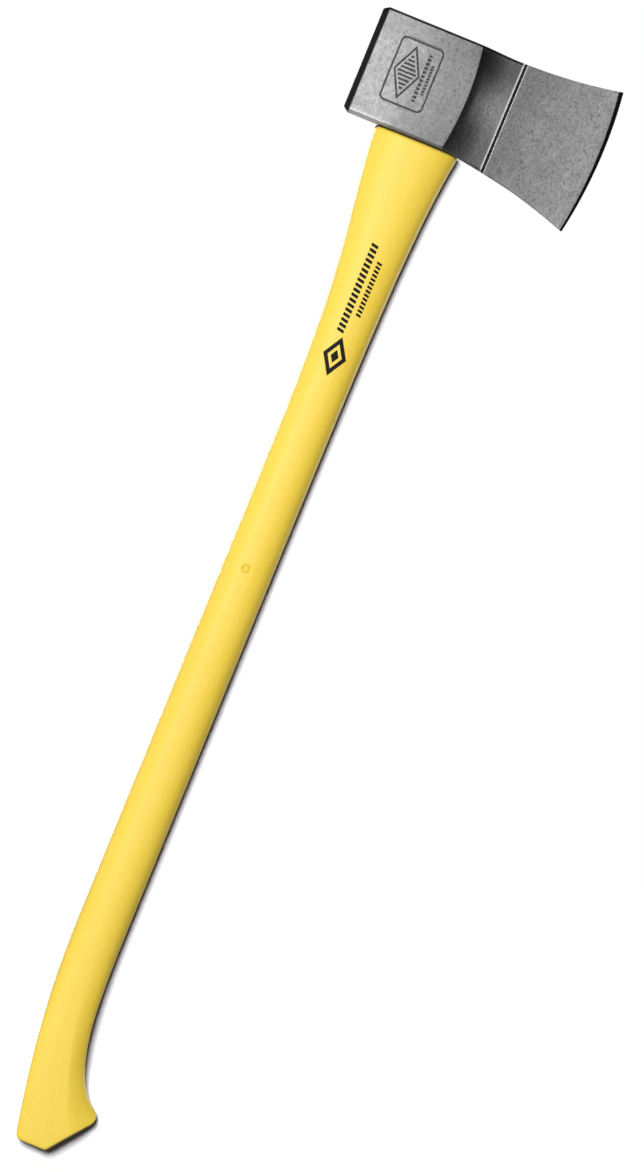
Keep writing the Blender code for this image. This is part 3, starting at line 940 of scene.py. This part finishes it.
def dash_row(x, z_low, z_high, height, count, slant):
    """Slanted dashes in a row up the handle, in mm."""
    pitch = (z_high - z_low) / count
    near, far, wide = x - height / 2, x + height / 2, pitch * DASH_SHARE
    starts = [z_low + pitch * i for i in range(count)]
    return [((near, z + slant), (far, z), (far, z + wide), (near, z + wide + slant)) for z in starts]


def diamond_frame(x, z, half_x, half_z, inner):
    """Four quadrilaterals that make a diamond's outline, and one that fills its middle, in mm."""
    tips, holes, core = (
        [(x - half_x * size, z), (x, z - half_z * size), (x + half_x * size, z), (x, z + half_z * size)]
        for size in (1, inner, inner * DIAMOND_CORE)
    )
    sides = [(tips[i], tips[(i + 1) % 4], holes[(i + 1) % 4], holes[i]) for i in range(4)]
    return [*sides, core]


def build_print():
    """Rows of dashes and a diamond on both faces, which stand in for printed lettering and a mark."""
    groups = {
        "print_long_row": dash_row(-3.6, -160, -86, 5.8, 18, 1.3),
        "print_short_row": dash_row(4.8, -144, -98, 4.2, 14, 1.0),
        "print_diamond": diamond_frame(-0.2, -178.5, 9.5, 16.0, 0.62),
    }
    ink = black_ink()
    for name, quads in groups.items():
        for side, word in ((1, "front"), (-1, "back")):
            points, faces = [], []
            for quad in quads:
                patch, patch_faces = print_patch(quad)
                start = len(points) * len(patch)
                points.append(patch * (1, side, 1))
                faces += [tuple(start + n for n in face) for face in patch_faces]
            obj = mesh_object(name + "_" + word, np.vstack(points), faces)
            face_outwards(obj)
            shade(obj)
            obj.data.materials.append(ink)
            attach(obj, "root")


# ---- materials


class Tree:
    """A node tree, with short calls for the nodes that both the materials and the world use."""

    def __init__(self, tree):
        self.tree = tree

    def add(self, kind, values=(), **settings):
        """A new node, with these values in its inputs and these settings."""
        node = self.tree.nodes.new(kind)
        for key, value in settings.items():
            setattr(node, key, value)
        for socket, value in dict(values).items():
            node.inputs[socket].default_value = value
        return node

    def link(self, source, target):
        self.tree.links.new(source, target)

    def ramp(self, source, low, high, start=0.3, end=0.7):
        """source mapped from the range start to end onto low to high."""
        values = {"From Min": start, "From Max": end, "To Min": low, "To Max": high}
        node = self.add("ShaderNodeMapRange", values)
        self.link(source, node.inputs["Value"])
        return node.outputs["Result"]

    def math(self, operation, *values):
        node = self.add("ShaderNodeMath", operation=operation)
        for socket, value in zip(node.inputs, values):
            if isinstance(value, (int, float)):
                socket.default_value = value
            else:
                self.link(value, socket)
        return node.outputs["Value"]


class Nodes(Tree):
    """A material's node tree."""

    def __init__(self, name):
        self.material = bpy.data.materials.new(name)
        self.material.use_nodes = True
        super().__init__(self.material.node_tree)
        self.shader = self.tree.nodes["Principled BSDF"]
        self.place = self.add("ShaderNodeTexCoord").outputs["Object"]

    def noise(self, scale, detail=3.0, roughness=0.55, stretch=(1, 1, 1), distortion=0.0):
        """Noise with cells about 1/scale metres across, and longer along an axis with a small stretch."""
        mapping = self.add("ShaderNodeMapping", {"Scale": stretch})
        self.link(self.place, mapping.inputs["Vector"])
        values = {"Scale": scale, "Detail": detail, "Roughness": roughness, "Distortion": distortion}
        node = self.add("ShaderNodeTexNoise", values)
        self.link(mapping.outputs["Vector"], node.inputs["Vector"])
        return node.outputs["Fac"]

    def cells(self, scale):
        """The distance to the nearest of points scattered about 1/scale metres apart."""
        node = self.add("ShaderNodeTexVoronoi", {"Scale": scale})
        self.link(self.place, node.inputs["Vector"])
        return node.outputs["Distance"]

    def attribute(self, name):
        return self.add("ShaderNodeAttribute", attribute_name=name).outputs["Fac"]

    def blend(self, factor, first, second):
        """Two colours mixed by the socket factor. Each is a socket or an (r, g, b) tuple."""
        node = self.add("ShaderNodeMix", data_type="RGBA")
        self.link(factor, node.inputs[0])
        sockets = [s for s in node.inputs if s.name in ("A", "B") and s.type == "RGBA"]
        for socket, value in zip(sockets, (first, second)):
            if isinstance(value, tuple):
                socket.default_value = (*value, 1.0)
            else:
                self.link(value, socket)
        return [s for s in node.outputs if s.type == "RGBA"][0]

    def bump(self, height, distance, strength, under=None):
        node = self.add("ShaderNodeBump", {"Strength": strength, "Distance": distance})
        self.link(height, node.inputs["Height"])
        if under is not None:
            self.link(under, node.inputs["Normal"])
        return node.outputs["Normal"]

    def finish(self, colour=None, roughness=None, normal=None, **constants):
        """Links what varies to the shader, sets what doesn't on it, and returns the material."""
        for socket, value in (("Base Color", colour), ("Roughness", roughness), ("Normal", normal)):
            if value is not None:
                self.link(value, self.shader.inputs[socket])
        for key, value in constants.items():
            self.shader.inputs[key.replace("_", " ")].default_value = value
        return self.material


def forged_steel():
    """Blasted steel, painted dark where the attribute black says, as shade and dark reflections, and painted
    light where bright says, as highlights.
    """
    n = Nodes("forged_steel")
    cloud = n.noise(34, detail=3)
    mottle = n.noise(290, detail=4, roughness=0.62, distortion=0.3)
    grain = n.noise(640, detail=2, roughness=0.6)
    pits = n.noise(820, detail=2)
    colour = n.blend(n.ramp(mottle, 0, 1, 0.34, 0.66), (0.155, 0.155, 0.156), (0.350, 0.350, 0.351))
    colour = n.blend(n.ramp(grain, 0, 0.70, 0.40, 0.62), colour, (0.480, 0.480, 0.481))
    colour = n.blend(n.ramp(cloud, 0, 0.34), colour, (0.180, 0.180, 0.181))
    colour = n.blend(n.ramp(pits, 0, 0.35, 0.64, 0.74), colour, (0.08, 0.08, 0.08))
    # painted shade and dark reflections, by the attribute black
    black = n.math("MULTIPLY", n.attribute("black"), n.ramp(mottle, 0.94, 1.14))
    colour = n.blend(n.ramp(black, 0, 1, 0, 1), colour, (0.012, 0.012, 0.013))
    # painted highlights and reflections, by the attribute bright
    colour = n.blend(n.math("MULTIPLY", n.attribute("bright"), 0.32), colour, (0.74, 0.74, 0.74))
    roughness = n.ramp(grain, 0.50, 0.64)
    normal = n.bump(cloud, 0.8 * MM, 0.25)
    normal = n.bump(mottle, 0.22 * MM, 0.8, under=normal)
    normal = n.bump(grain, 0.12 * MM, 0.8, under=normal)
    return n.finish(colour, roughness, normal, Metallic=0.92)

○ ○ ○

Return all of the data word for word.

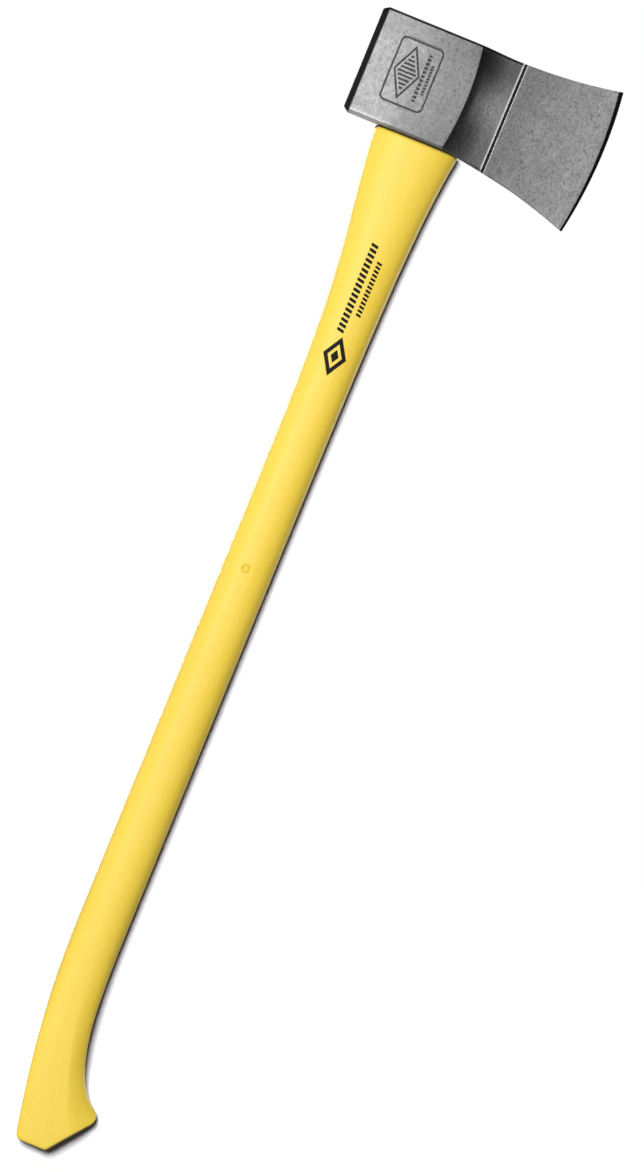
Keep writing the Blender code for this image. This is part 3, starting at line 940 of scene.py. This part finishes it.
def dash_row(x, z_low, z_high, height, count, slant):
    """Slanted dashes in a row up the handle, in mm."""
    pitch = (z_high - z_low) / count
    near, far, wide = x - height / 2, x + height / 2, pitch * DASH_SHARE
    starts = [z_low + pitch * i for i in range(count)]
    return [((near, z + slant), (far, z), (far, z + wide), (near, z + wide + slant)) for z in starts]


def diamond_frame(x, z, half_x, half_z, inner):
    """Four quadrilaterals that make a diamond's outline, and one that fills its middle, in mm."""
    tips, holes, core = (
        [(x - half_x * size, z), (x, z - half_z * size), (x + half_x * size, z), (x, z + half_z * size)]
        for size in (1, inner, inner * DIAMOND_CORE)
    )
    sides = [(tips[i], tips[(i + 1) % 4], holes[(i + 1) % 4], holes[i]) for i in range(4)]
    return [*sides, core]


def build_print():
    """Rows of dashes and a diamond on both faces, which stand in for printed lettering and a mark."""
    groups = {
        "print_long_row": dash_row(-3.6, -160, -86, 5.8, 18, 1.3),
        "print_short_row": dash_row(4.8, -144, -98, 4.2, 14, 1.0),
        "print_diamond": diamond_frame(-0.2, -178.5, 9.5, 16.0, 0.62),
    }
    ink = black_ink()
    for name, quads in groups.items():
        for side, word in ((1, "front"), (-1, "back")):
            points, faces = [], []
            for quad in quads:
                patch, patch_faces = print_patch(quad)
                start = len(points) * len(patch)
                points.append(patch * (1, side, 1))
                faces += [tuple(start + n for n in face) for face in patch_faces]
            obj = mesh_object(name + "_" + word, np.vstack(points), faces)
            face_outwards(obj)
            shade(obj)
            obj.data.materials.append(ink)
            attach(obj, "root")


# ---- materials


class Tree:
    """A node tree, with short calls for the nodes that both the materials and the world use."""

    def __init__(self, tree):
        self.tree = tree

    def add(self, kind, values=(), **settings):
        """A new node, with these values in its inputs and these settings."""
        node = self.tree.nodes.new(kind)
        for key, value in settings.items():
            setattr(node, key, value)
        for socket, value in dict(values).items():
            node.inputs[socket].default_value = value
        return node

    def link(self, source, target):
        self.tree.links.new(source, target)

    def ramp(self, source, low, high, start=0.3, end=0.7):
        """source mapped from the range start to end onto low to high."""
        values = {"From Min": start, "From Max": end, "To Min": low, "To Max": high}
        node = self.add("ShaderNodeMapRange", values)
        self.link(source, node.inputs["Value"])
        return node.outputs["Result"]

    def math(self, operation, *values):
        node = self.add("ShaderNodeMath", operation=operation)
        for socket, value in zip(node.inputs, values):
            if isinstance(value, (int, float)):
                socket.default_value = value
            else:
                self.link(value, socket)
        return node.outputs["Value"]


class Nodes(Tree):
    """A material's node tree."""

    def __init__(self, name):
        self.material = bpy.data.materials.new(name)
        self.material.use_nodes = True
        super().__init__(self.material.node_tree)
        self.shader = self.tree.nodes["Principled BSDF"]
        self.place = self.add("ShaderNodeTexCoord").outputs["Object"]

    def noise(self, scale, detail=3.0, roughness=0.55, stretch=(1, 1, 1), distortion=0.0):
        """Noise with cells about 1/scale metres across, and longer along an axis with a small stretch."""
        mapping = self.add("ShaderNodeMapping", {"Scale": stretch})
        self.link(self.place, mapping.inputs["Vector"])
        values = {"Scale": scale, "Detail": detail, "Roughness": roughness, "Distortion": distortion}
        node = self.add("ShaderNodeTexNoise", values)
        self.link(mapping.outputs["Vector"], node.inputs["Vector"])
        return node.outputs["Fac"]

    def cells(self, scale):
        """The distance to the nearest of points scattered about 1/scale metres apart."""
        node = self.add("ShaderNodeTexVoronoi", {"Scale": scale})
        self.link(self.place, node.inputs["Vector"])
        return node.outputs["Distance"]

    def attribute(self, name):
        return self.add("ShaderNodeAttribute", attribute_name=name).outputs["Fac"]

    def blend(self, factor, first, second):
        """Two colours mixed by the socket factor. Each is a socket or an (r, g, b) tuple."""
        node = self.add("ShaderNodeMix", data_type="RGBA")
        self.link(factor, node.inputs[0])
        sockets = [s for s in node.inputs if s.name in ("A", "B") and s.type == "RGBA"]
        for socket, value in zip(sockets, (first, second)):
            if isinstance(value, tuple):
                socket.default_value = (*value, 1.0)
            else:
                self.link(value, socket)
        return [s for s in node.outputs if s.type == "RGBA"][0]

    def bump(self, height, distance, strength, under=None):
        node = self.add("ShaderNodeBump", {"Strength": strength, "Distance": distance})
        self.link(height, node.inputs["Height"])
        if under is not None:
            self.link(under, node.inputs["Normal"])
        return node.outputs["Normal"]

    def finish(self, colour=None, roughness=None, normal=None, **constants):
        """Links what varies to the shader, sets what doesn't on it, and returns the material."""
        for socket, value in (("Base Color", colour), ("Roughness", roughness), ("Normal", normal)):
            if value is not None:
                self.link(value, self.shader.inputs[socket])
        for key, value in constants.items():
            self.shader.inputs[key.replace("_", " ")].default_value = value
        return self.material


def forged_steel():
    """Blasted steel, painted dark where the attribute black says, as shade and dark reflections, and painted
    light where bright says, as highlights.
    """
    n = Nodes("forged_steel")
    cloud = n.noise(34, detail=3)
    mottle = n.noise(290, detail=4, roughness=0.62, distortion=0.3)
    grain = n.noise(640, detail=2, roughness=0.6)
    pits = n.noise(820, detail=2)
    colour = n.blend(n.ramp(mottle, 0, 1, 0.34, 0.66), (0.155, 0.155, 0.156), (0.350, 0.350, 0.351))
    colour = n.blend(n.ramp(grain, 0, 0.70, 0.40, 0.62), colour, (0.480, 0.480, 0.481))
    colour = n.blend(n.ramp(cloud, 0, 0.34), colour, (0.180, 0.180, 0.181))
    colour = n.blend(n.ramp(pits, 0, 0.35, 0.64, 0.74), colour, (0.08, 0.08, 0.08))
    # painted shade and dark reflections, by the attribute black
    black = n.math("MULTIPLY", n.attribute("black"), n.ramp(mottle, 0.94, 1.14))
    colour = n.blend(n.ramp(black, 0, 1, 0, 1), colour, (0.012, 0.012, 0.013))
    # painted highlights and reflections, by the attribute bright
    colour = n.blend(n.math("MULTIPLY", n.attribute("bright"), 0.32), colour, (0.74, 0.74, 0.74))
    roughness = n.ramp(grain, 0.50, 0.64)
    normal = n.bump(cloud, 0.8 * MM, 0.25)
    normal = n.bump(mottle, 0.22 * MM, 0.8, under=normal)
    normal = n.bump(grain, 0.12 * MM, 0.8, under=normal)
    return n.finish(colour, roughness, normal, Metallic=0.92)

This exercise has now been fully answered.